The impact of this goes beyond this election though. Bennett and Shaked did not form Hayemin Hehadash in order to run a Likud satellite party forever, but in order to eventually take over Likud in the post-Netanyahu era. The idea was to form a party that looked like Likud, comprised of both religious and secular voters united by a right-wing ideology, and use that as a jumping off point to either merge with Likud down the road or fold the party after growing it large enough and just join Likud directly. That plan may not have been fatally damaged, but it is now lying in pieces. Bennett and Shaked needed to demonstrate a strong showing and pressure Netanyahu into giving them the Defense and Justice ministries, which is what they campaigned on, and likelihood of the latter is much slimmer now given the absence of the former. In some ways, this is actually the most important story of this election, since it kneecaps two of the right’s most plausible – and most ideologically radical – future leaders. Had they gotten eight or nine seats, I would have bet money on seeing a Prime Minister Shaked within a decade. I won’t be taking that bet today.

It will also impact the style of leadership on the right more generally. Bennett and Shaked were attempting to put a gentler and shinier face on what was actually a very extreme platform. It is another one of the reasons they left Jewish Home behind them and tried to build something new that was untainted by past associations or reputations. The lesson that many will take from this, whether it is the Likudnik Miri Regevs and Yarin Levins of the world or the Jewish Home and Otzma Yehudit extremists who proudly lean into their extremism, will be that trying to cover up far right ideas with a happy and edgy sheen is not necessary. It turns out that simply owning the extremism plays better with voters who are attracted to those policies, and that is going to impact Israel’s political discourse going forward.

If American Jewry feels marginalised now, just wait for what is coming

American Jews have spent the past few years upset about what is taking place in Israel. They are upset about the situation in the West Bank and Gaza, upset about the increasing influence of Haredi and Haredi-light parties, upset about the increasing appeals to extremism and racism in Israeli politics. By every measure, the next government will be worse on all of these issues.

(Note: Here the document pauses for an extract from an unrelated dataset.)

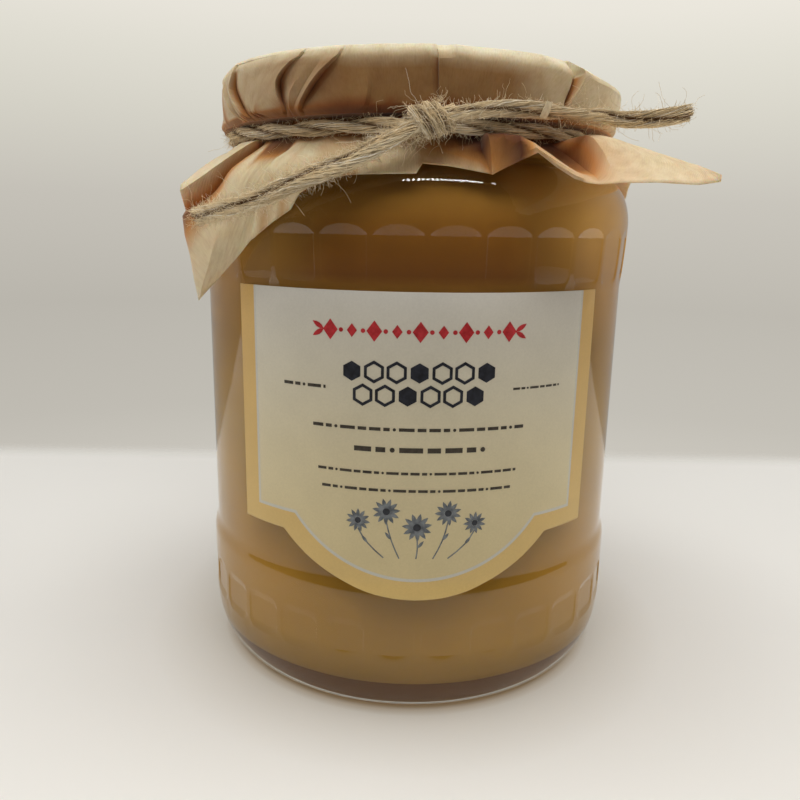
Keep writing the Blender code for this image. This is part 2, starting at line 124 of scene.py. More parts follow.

A Likud government with the Union of Right-wing Parties as a partner is not going to be easing Israel’s hold on the West Bank. A Likud government dependent on the settler right’s five seats and the Haredi parties’ sixteen seats is not even going to make cursory nods toward religious pluralism, seek to reform the rabbinate or limit its influence, or pay lip service to the requests of American Jews. Any hope of amending, let alone repealing, the nation-state law is going to be a cruel joke. The dominant theme of this government is going to be hardline religious policies that erase the already barely visible line between state and religion, and it will make American Jews feel more marginalized in the Jewish state than they already do. It will not help that a number of ministries will end up going to Shas and the Union of Right-wing Parties, which will make the public face of these policies particularly jarring and hardline as well. It is easier to dress things up behind Naftali Bennett’s smile than it is to do so behind the messianic glow emanating from Bezalel Smotrich’s eyes.

The prediction: Benny Gantz will be a non-factor by the next election cycle

Kachol Lavan pulled off a monumentally impressive feat. The party literally did not exist two months ago, was cobbled together with a four-headed hydra at the top and a list of future MKs running the full gamut of Israel’s political spectrum, did little to distinguish itself on policy and instead ran on the central premise that Netanyahu’s policies were generally fine but that he and his decision-making process were not, and managed to give Netanyahu the closest scare he has had since becoming prime minister. But the factors that make this feat so impressive are the same ones that are going to lead to Gantz’s downfall.

Kachol Lavan is ideologically incoherent with too many cooks in the kitchen, has had its central reason for being shattered, and Gantz will be the head of the opposition despite having not one minute of political experience beyond this campaign. Even if he does not get bored and frustrated and decides he wants to stick around, there is no reason to think that his voters will stick with him or that he will be a remotely effective foil to Netanyahu. Many of the people who cast a strategic vote for Gantz as a protest vote against Netanyahu are going to desert him and return to their previous political homes, and that will create pressure in whatever remains of Kachol Lavan to move on from the leader who could not get the job done this time around. Don’t be surprised if the leading alternative to Likud in the next election is headed by Gabi Ashkenazi or Yair Lapid, because while Gantz did indeed accomplish something momentous, it won’t be enough to pave the way for a long and distinguished political career.